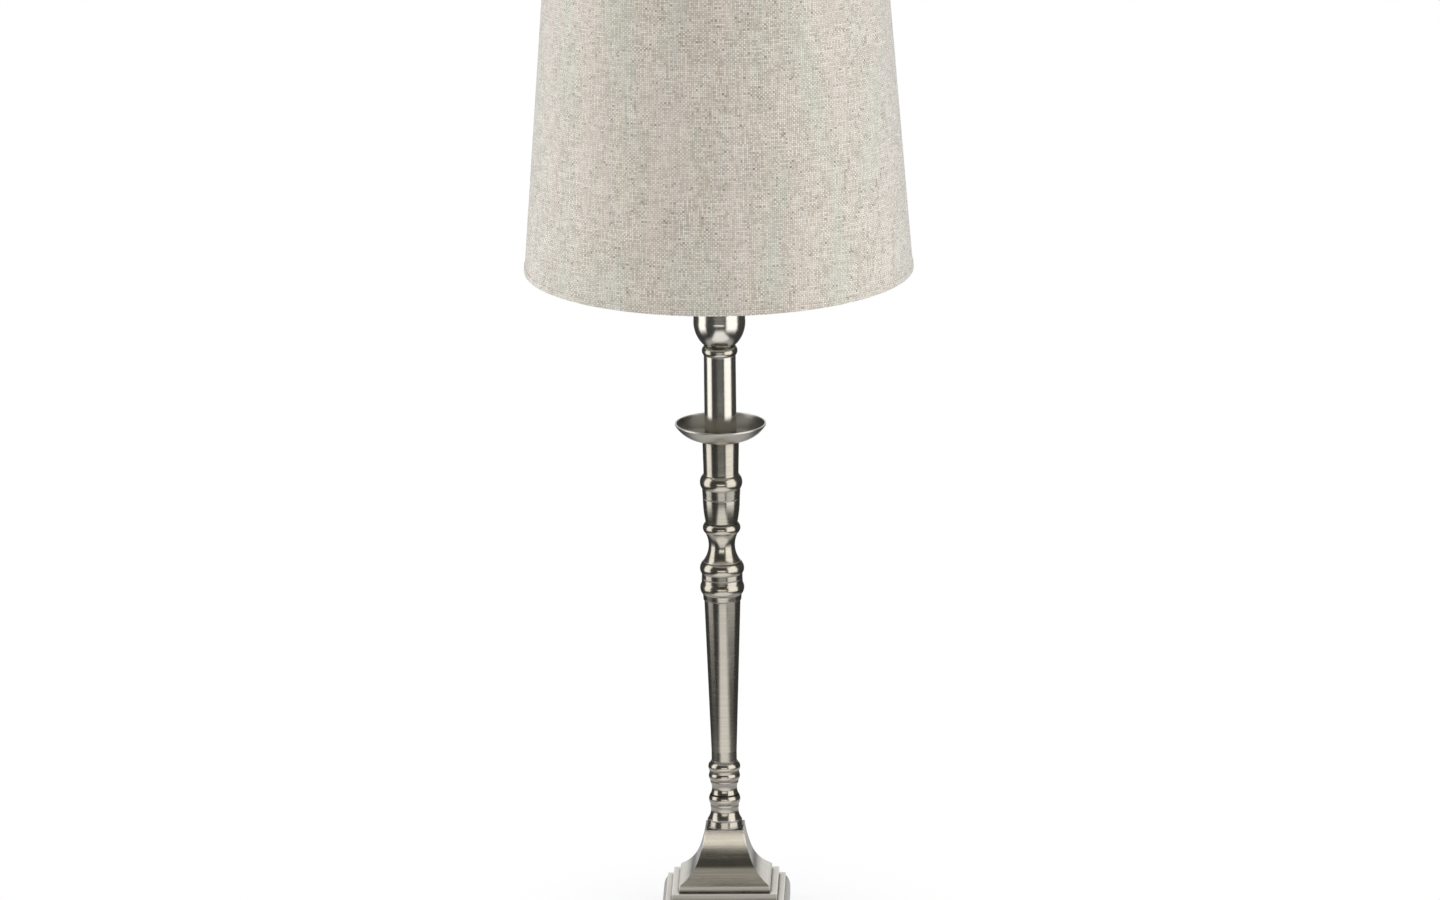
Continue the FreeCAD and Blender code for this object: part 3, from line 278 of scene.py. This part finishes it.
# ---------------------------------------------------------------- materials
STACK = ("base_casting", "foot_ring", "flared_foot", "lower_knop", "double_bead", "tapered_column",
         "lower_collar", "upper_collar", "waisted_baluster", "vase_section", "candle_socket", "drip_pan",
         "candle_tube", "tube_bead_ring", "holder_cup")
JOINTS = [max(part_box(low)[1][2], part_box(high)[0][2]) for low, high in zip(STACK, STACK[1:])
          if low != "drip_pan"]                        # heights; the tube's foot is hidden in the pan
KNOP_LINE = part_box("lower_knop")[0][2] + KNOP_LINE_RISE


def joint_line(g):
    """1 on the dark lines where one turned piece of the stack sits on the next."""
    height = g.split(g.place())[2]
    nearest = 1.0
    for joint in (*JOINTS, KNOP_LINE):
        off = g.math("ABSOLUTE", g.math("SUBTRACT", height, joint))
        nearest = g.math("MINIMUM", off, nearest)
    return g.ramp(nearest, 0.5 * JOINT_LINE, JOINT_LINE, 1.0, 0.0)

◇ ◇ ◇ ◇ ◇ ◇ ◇

Print the material above once more, exactly.

- SOLVED PROBLEM -
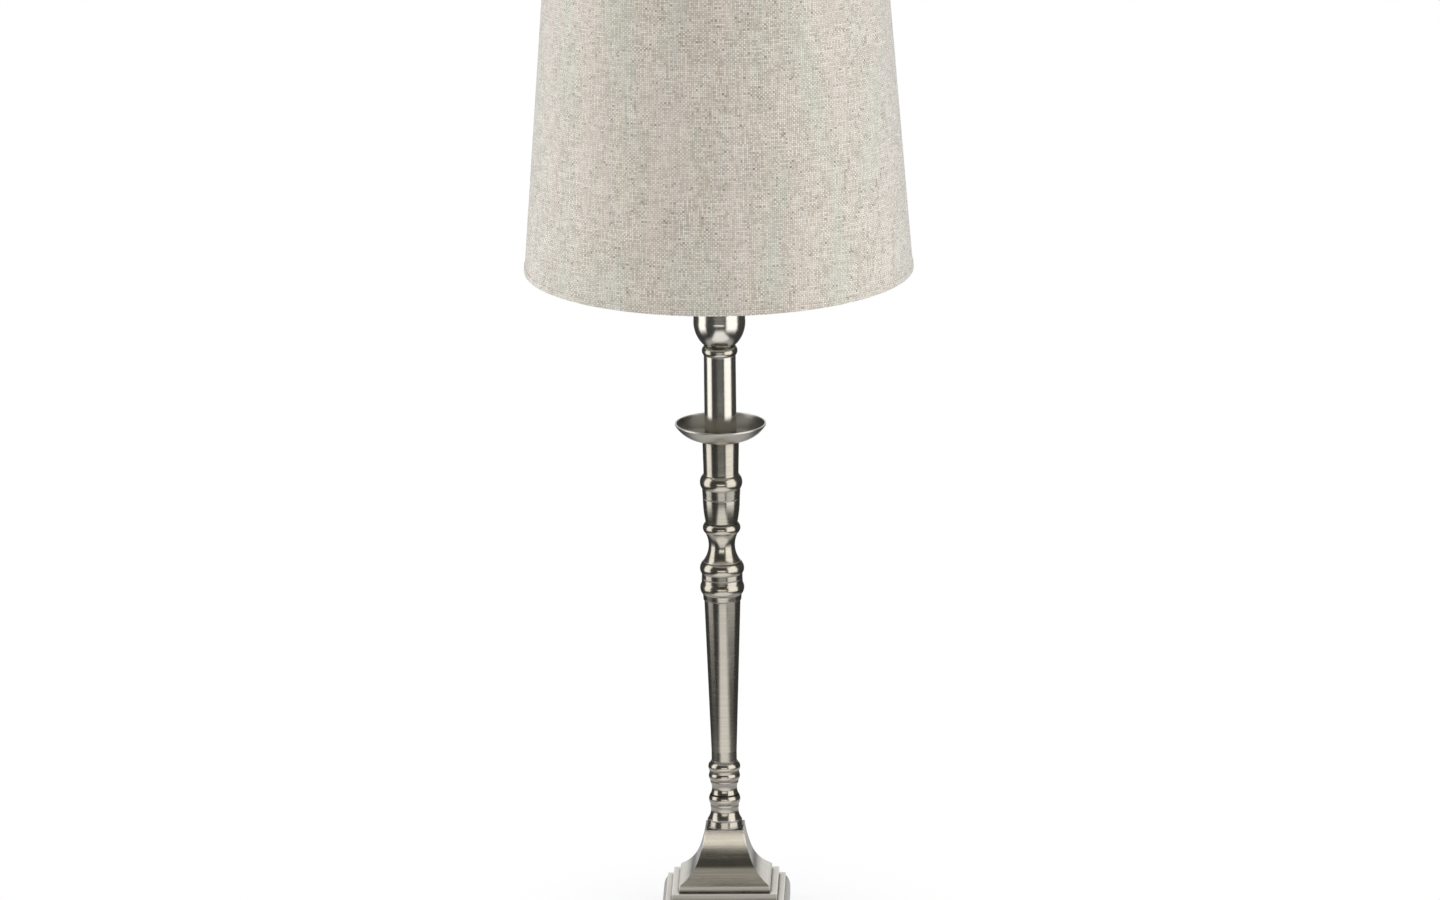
Continue the FreeCAD and Blender code for this object: part 3, from line 278 of scene.py. This part finishes it.
# ---------------------------------------------------------------- materials
STACK = ("base_casting", "foot_ring", "flared_foot", "lower_knop", "double_bead", "tapered_column",
         "lower_collar", "upper_collar", "waisted_baluster", "vase_section", "candle_socket", "drip_pan",
         "candle_tube", "tube_bead_ring", "holder_cup")
JOINTS = [max(part_box(low)[1][2], part_box(high)[0][2]) for low, high in zip(STACK, STACK[1:])
          if low != "drip_pan"]                        # heights; the tube's foot is hidden in the pan
KNOP_LINE = part_box("lower_knop")[0][2] + KNOP_LINE_RISE


def joint_line(g):
    """1 on the dark lines where one turned piece of the stack sits on the next."""
    height = g.split(g.place())[2]
    nearest = 1.0
    for joint in (*JOINTS, KNOP_LINE):
        off = g.math("ABSOLUTE", g.math("SUBTRACT", height, joint))
        nearest = g.math("MINIMUM", off, nearest)
    return g.ramp(nearest, 0.5 * JOINT_LINE, JOINT_LINE, 1.0, 0.0)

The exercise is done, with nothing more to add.